In the case of Liceo San Rafael, the department offers a preparation workshop for the test, so that the technical part of filling out the answer sheet and understanding how to answer the questions, especially analogies, is not an obstacle to the students.
Students with the top 75 results on the admissions test—which also includes a percentage of their primary grade point average—will be guaranteed a spot, but many ultimately decide not to enroll. All the other people who have applied will constitute a waiting list in descending order of admission grade. Enrollment closes when the quota of 75 students enrolled is met.
Admission to the bilingual sections at any other level, as is the case with Mariana, depends on the availability of places in the groups, which must not exceed 35, and the level of English of the new student.
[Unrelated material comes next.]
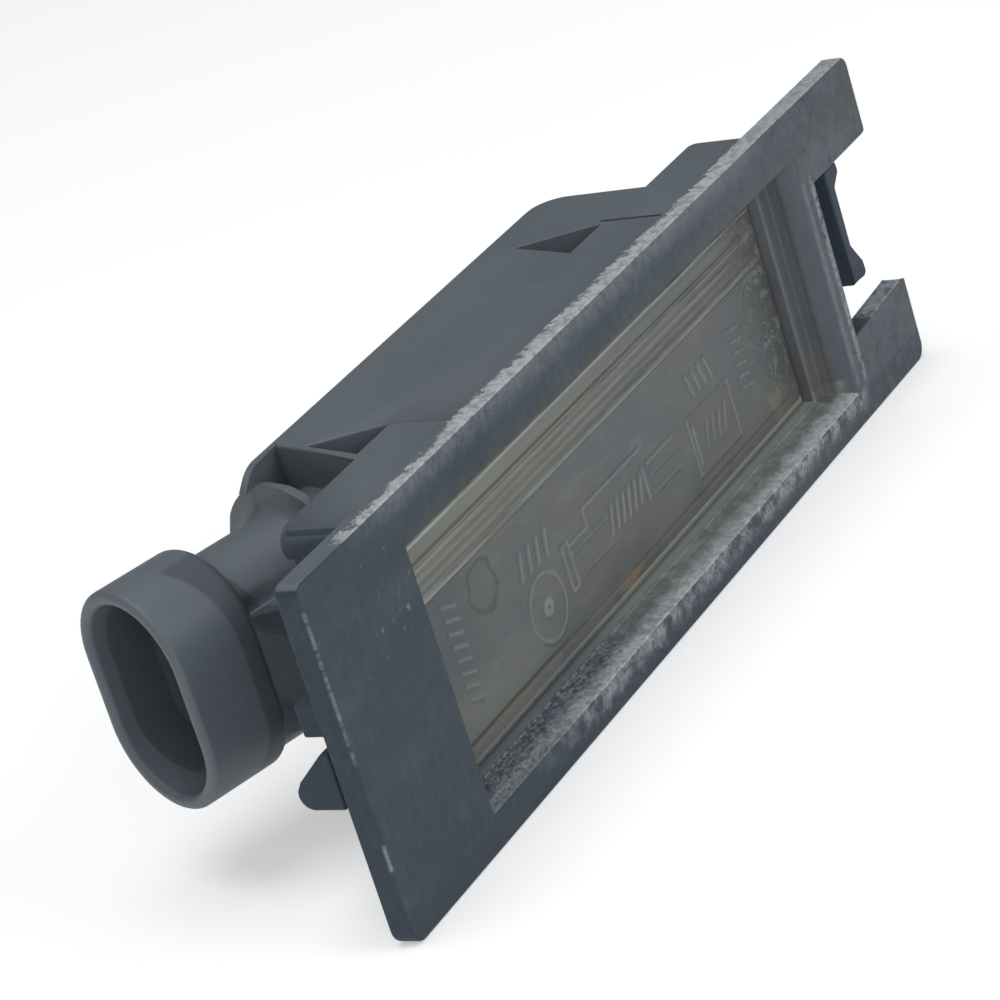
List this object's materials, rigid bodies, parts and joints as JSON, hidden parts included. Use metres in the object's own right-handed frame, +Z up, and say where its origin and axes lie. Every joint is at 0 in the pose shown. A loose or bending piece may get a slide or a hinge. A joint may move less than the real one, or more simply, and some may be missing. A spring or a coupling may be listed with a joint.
{
  "type": "number plate lamp",
  "caption": "Long narrow flange with a recessed ribbed lens, a festoon bulb behind it, a sprung end latch and an angled oval plug socket.",
  "frame": {"origin": "centre of the flange outline, on the flange's rear face, which seats on the body panel", "axes": "+X along the flange towards the latch and notch, +Z up across the flange, +Y back through the panel into the car body; the lens faces -Y"},
  "size_m": [0.0874, 0.0257, 0.026],
  "materials": {
    "housing_plastic": "mid blue-grey moulded plastic, smooth behind the flange, weathered, speckled and scuffed pale on the flange",
    "lens_plastic": "clear plastic gone dull and nearly opaque, grey with a yellow-green tint, dirt film and ribs",
    "contact_brass": "stamped strip, slightly tarnished",
    "bulb_glass": "thin clear glass",
    "cap_metal": "drawn metal cap, satin",
    "lead_wire": "drawn wire",
    "filament_metal": "dark drawn wire coil"
  },
  "bodies": {
    "root": {"housing": "housing_plastic", "lens": "lens_plastic", "contact_left": "contact_brass", "contact_right": "contact_brass", "bulb_glass": "bulb_glass", "cap_left": "cap_metal", "cap_right": "cap_metal", "lead_left": "lead_wire", "lead_right": "lead_wire", "filament": "filament_metal"}
  },
  "joints": []
}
To determine if they have the appropriate level, the bilingual section’s department at the high school conducts a placement test.
“I personally tell them, make the decision as a family,” says Juliana, describing her advice for families who opt for this training for their kids. “It’s a huge satisfaction to know that at the end [of high school] I speak English, but maybe at first the kids don’t feel that way. What they see is a schedule full of classes: ‘I’ll be there every day from sunup to sundown!’ So they get scared. Make the decision thoughtfully, and know that your sons and daughters are valuing the English that they are going to receive. That they are going to take advantage of the opportunity.”